7.7.3.1  No single component of a digital system can be considered reliable, instead the reliability of the system is achieved through multiple redundant copies at every stage. The final and most important component in the storage chain is the data tape. In the recent past LTO has gained popularity for this purpose (see section 6.3.12 Selection and Monitoring of Data Tape Media), however other data tape formats may be appropriate depending on the particular circumstance.

7.7.3.2  All data on disk storage should be duplicated on a suitable storage tape. A minimum of two sets of data tapes must be produced, to be stored physically in different places. As it is not unusual for the second set of tapes to be required in the restoration of the data many established archives make three sets of copies, two to be kept near the system for ease of access and a third set stored remotely to protect against physical disasters. It has become customary that the separate sets of data tapes should be made using different products of which a considerable amount of the same batches are bought at one time. This renders quality control and rescue measures easier, once a batch of a given product should fail. Appropriate volume management software will aid in the back up and retrieval process especially if the system incorporates a number of storage devices.

7.7.3.3  Error checking is difficult to implement in open source and low tech solutions because that capability is linked to specific hardware. Nonetheless, a low-tech possible alternative to proper error testing is described in the following paragraph. The data management software has a catalogue (with a printer attached). The hard disc (in RAID) contains a complete set of data. All data is copied onto identical tape copies. There are at least two copies. As data is copied onto a tape, a unique identifier is printed onto a label (human readable) which is attached to the tape. The same identifier can be recorded onto the header of the tape. The data management system can be scripted to prompt the user to find and insert the tape identified by the system. Rather than checking the tape for errors, the system will verify the content of the tape against the hard disc. The hard disc can check the veracity of its own data content and is aware of any failings itself. If the verification of the tape fails, the system can produce a new tape from the hard disc. Assuming 20 terabytes of storage, the system would verify two tapes a day, every tape and its duplicate can be verified three times per year. In the event of a disc failure requiring the data tapes to replace it, there will be two tapes which have been checked within the previous four months. The risk that both tapes and the hard disc would fail is very low.

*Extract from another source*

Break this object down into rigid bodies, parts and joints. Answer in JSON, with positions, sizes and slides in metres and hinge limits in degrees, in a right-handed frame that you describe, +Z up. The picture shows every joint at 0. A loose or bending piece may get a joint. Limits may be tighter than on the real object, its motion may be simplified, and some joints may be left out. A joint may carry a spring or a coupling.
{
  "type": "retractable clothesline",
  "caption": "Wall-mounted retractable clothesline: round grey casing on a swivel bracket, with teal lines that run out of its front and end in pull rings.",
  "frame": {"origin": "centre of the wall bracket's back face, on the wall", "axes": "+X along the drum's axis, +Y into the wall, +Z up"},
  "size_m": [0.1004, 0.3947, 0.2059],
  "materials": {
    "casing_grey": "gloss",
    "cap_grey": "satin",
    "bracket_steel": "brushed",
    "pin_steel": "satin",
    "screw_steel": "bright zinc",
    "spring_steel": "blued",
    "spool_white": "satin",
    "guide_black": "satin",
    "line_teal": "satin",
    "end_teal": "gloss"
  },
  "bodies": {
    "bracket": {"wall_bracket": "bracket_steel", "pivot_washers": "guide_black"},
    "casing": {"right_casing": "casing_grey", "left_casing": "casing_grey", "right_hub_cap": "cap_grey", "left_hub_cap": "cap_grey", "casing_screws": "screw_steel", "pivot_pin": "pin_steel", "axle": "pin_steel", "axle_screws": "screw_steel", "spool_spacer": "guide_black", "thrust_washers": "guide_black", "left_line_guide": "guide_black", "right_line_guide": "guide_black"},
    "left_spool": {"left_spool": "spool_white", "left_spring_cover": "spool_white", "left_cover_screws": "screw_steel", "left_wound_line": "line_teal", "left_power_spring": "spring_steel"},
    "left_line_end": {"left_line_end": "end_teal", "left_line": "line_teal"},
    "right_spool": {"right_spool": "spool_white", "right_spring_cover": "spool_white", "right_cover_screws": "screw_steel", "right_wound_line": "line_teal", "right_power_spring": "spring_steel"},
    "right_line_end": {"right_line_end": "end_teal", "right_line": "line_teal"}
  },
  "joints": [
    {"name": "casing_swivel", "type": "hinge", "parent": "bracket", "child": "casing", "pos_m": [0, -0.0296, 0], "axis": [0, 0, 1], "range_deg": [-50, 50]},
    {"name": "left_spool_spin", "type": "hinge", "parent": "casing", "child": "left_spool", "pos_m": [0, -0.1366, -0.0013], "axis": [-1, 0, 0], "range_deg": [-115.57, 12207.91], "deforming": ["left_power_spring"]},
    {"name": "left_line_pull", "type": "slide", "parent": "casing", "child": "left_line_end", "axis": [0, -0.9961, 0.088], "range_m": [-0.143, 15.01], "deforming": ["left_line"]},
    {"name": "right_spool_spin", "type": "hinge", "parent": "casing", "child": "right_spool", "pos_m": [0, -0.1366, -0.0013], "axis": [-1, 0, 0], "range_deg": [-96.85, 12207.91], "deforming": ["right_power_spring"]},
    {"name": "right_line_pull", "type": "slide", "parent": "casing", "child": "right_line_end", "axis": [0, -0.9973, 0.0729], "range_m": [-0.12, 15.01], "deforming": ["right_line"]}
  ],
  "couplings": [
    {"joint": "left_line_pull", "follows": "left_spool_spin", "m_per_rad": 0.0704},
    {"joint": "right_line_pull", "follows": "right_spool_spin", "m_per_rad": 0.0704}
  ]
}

7.7.4 Single (or Double) Operator Storage System

7.7.4.1  The simplest archival storage system would be to attach a separate RAID array containing only the audio data to the primary DAW (digital audio workstation). This configuration is only possible for institutions with one operator in the digitising process. A requirement for the success of this approach is a well structured plan for digitisation and a dedicated disk array so as the work can be carried out continuously without major interruptions. This will ensure that the HDD attached to the DAW continuously copies to tape whenever the amount of data to fill the target medium is reached.

7.7.4.2  If two operators and workstations are undertaking the digitisation tasks it will be necessary to provide access to a shared drive or drives. The sharing of such resources can be achieved by defining one of the computers as the server, and configuring it so that it manages the drives, and implementing a single wire sharing capability. Such an approach is relatively easy to implement and allows sharing between two operators, though it requires some procedural agreements to avoid conflicts. Logical organisation of data and strict naming procedures are a necessity of small scale manual storage systems.

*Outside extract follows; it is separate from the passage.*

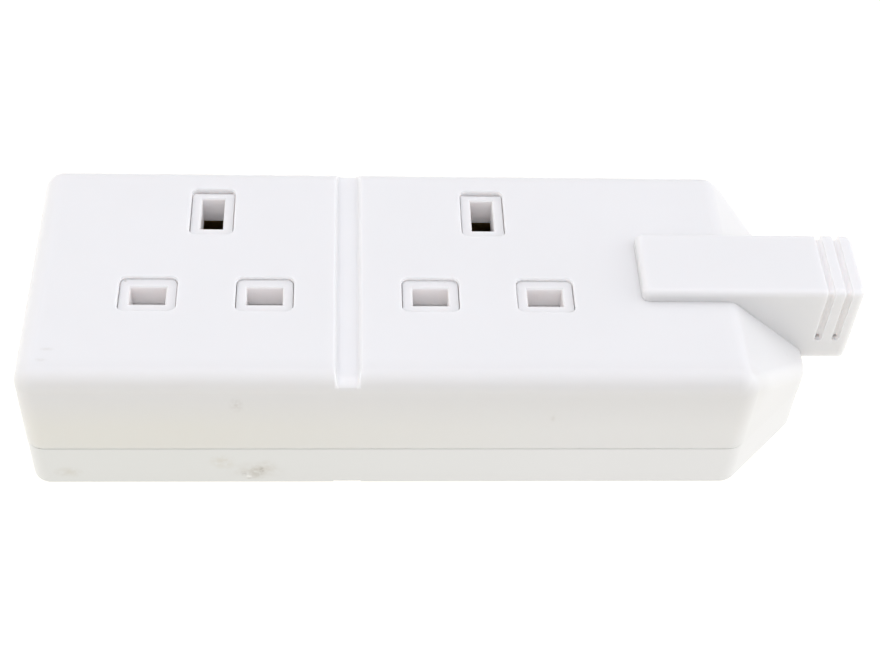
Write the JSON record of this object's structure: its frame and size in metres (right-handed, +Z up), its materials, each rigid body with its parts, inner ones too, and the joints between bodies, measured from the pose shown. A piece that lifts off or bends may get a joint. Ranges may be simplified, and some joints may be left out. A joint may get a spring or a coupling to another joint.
{
  "type": "two-gang trailing socket",
  "caption": "Rewireable two-gang trailing socket with shuttered flat-pin outlets in the top and a grooved cable outlet on a bevelled end.",
  "frame": {"origin": "centre of the overall outline, on the underside", "axes": "+X along the body towards the cable outlet, +Y from the live and neutral row towards the earth row, +Z up out of the socket faces"},
  "size_m": [0.1616, 0.057, 0.0342],
  "materials": {
    "housing": "satin gloss white",
    "base": "satin white, slightly warm",
    "insert": "satin gloss white",
    "shutter": "satin off-white",
    "carrier": "matt off-white",
    "clamp": "matt off-white",
    "spring_steel": "drawn wire",
    "screw_steel": "zinc plated",
    "busbar_brass": "rolled, dull",
    "contact_brass": "rolled",
    "terminal_brass": "machined",
    "rivet_brass": "formed heads"
  },
  "bodies": {
    "housing": {"upper_housing": "housing", "base_cover": "base", "socket_insert_1": "insert", "socket_insert_2": "insert", "contact_carrier": "carrier", "shutter_spring_1": "spring_steel", "shutter_spring_2": "spring_steel", "cord_clamp": "clamp", "contact_rivets": "rivet_brass", "live_busbar": "busbar_brass", "neutral_busbar": "busbar_brass", "earth_busbar": "busbar_brass", "live_contact_1": "contact_brass", "live_contact_2": "contact_brass", "neutral_contact_1": "contact_brass", "neutral_contact_2": "contact_brass", "earth_contact_1": "contact_brass", "earth_contact_2": "contact_brass", "live_terminal": "terminal_brass", "neutral_terminal": "terminal_brass", "earth_terminal": "terminal_brass", "terminal_screws": "screw_steel", "cord_clamp_screws": "screw_steel", "carrier_screws": "screw_steel", "housing_screws": "screw_steel"},
    "shutter_1": {"shutter_1": "shutter"},
    "shutter_2": {"shutter_2": "shutter"}
  },
  "joints": [
    {"name": "shutter_1_slide", "type": "slide", "parent": "housing", "child": "shutter_1", "axis": [0, -1, 0], "range_m": [0, 0.0054], "stiffness_N_per_m": 120, "springref_m": -0.006, "deforming": ["shutter_spring_1"]},
    {"name": "shutter_2_slide", "type": "slide", "parent": "housing", "child": "shutter_2", "axis": [0, -1, 0], "range_m": [0, 0.0054], "stiffness_N_per_m": 120, "springref_m": -0.006, "deforming": ["shutter_spring_2"]}
  ]
}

7.7.4.3  If a system were established of the size described here. It might be the case that it would be more effective to establish a partnership with a larger archivally established institution, or to contract a storage service provider. Nonetheless, the approach above is possible.

7.7.5 Multiple operator storage system

7.7.5.1  For any number of connections greater than two, a networked system of data storage and backup should be implemented. Such a networked system allows access to multiple users in accordance with the rules set down by the data management system. Small scale networks are relatively common and, with the right level of knowledge, easy and affordable to implement. Reasonable quantities of storage can be achieved with an enterprise level attached storage device. Storage technologies and products can be split into three main types: direct- attached storage (DAS), network-attached storage (NAS) and the storage area network (SAN). NAS has better performance and scalability than DAS and it is cheaper and simpler to configure than SAN. NAS technology is, from a cost benefit view, the most appropriate scalable technology for system of the size under discussion.

7.7.5.2  Most low cost NAS devices exhibit reduced bandwidth when compared to the more expensive devices resulting in slower access times, or a lower number of allowable simultaneous access availability. This should present no major problem to smaller collection as the requirement for simultaneous access remains low, especially if MP3 derivatives of the preservation master copies are used for access.

7.7.5.3  A typical small scale networked storage system may comprise of a server class desktop computer connected to a NAS device. The NAS would have the capability of mounting multiple hard disks in a RAID array. An average low cost NAS would hold between 0.5 and 20 terabytes of disk storage (noting the penalty for RAID is less storage than that indicated by the raw disk size). The digital audio workstations (DAW) access the NAS via an Ethernet switch or similar device which, if configured properly, has the effect of separating the storage facility from the office LAN (local area network) and improves the security of the storage facility. The HDDs would be backed up onto data tape.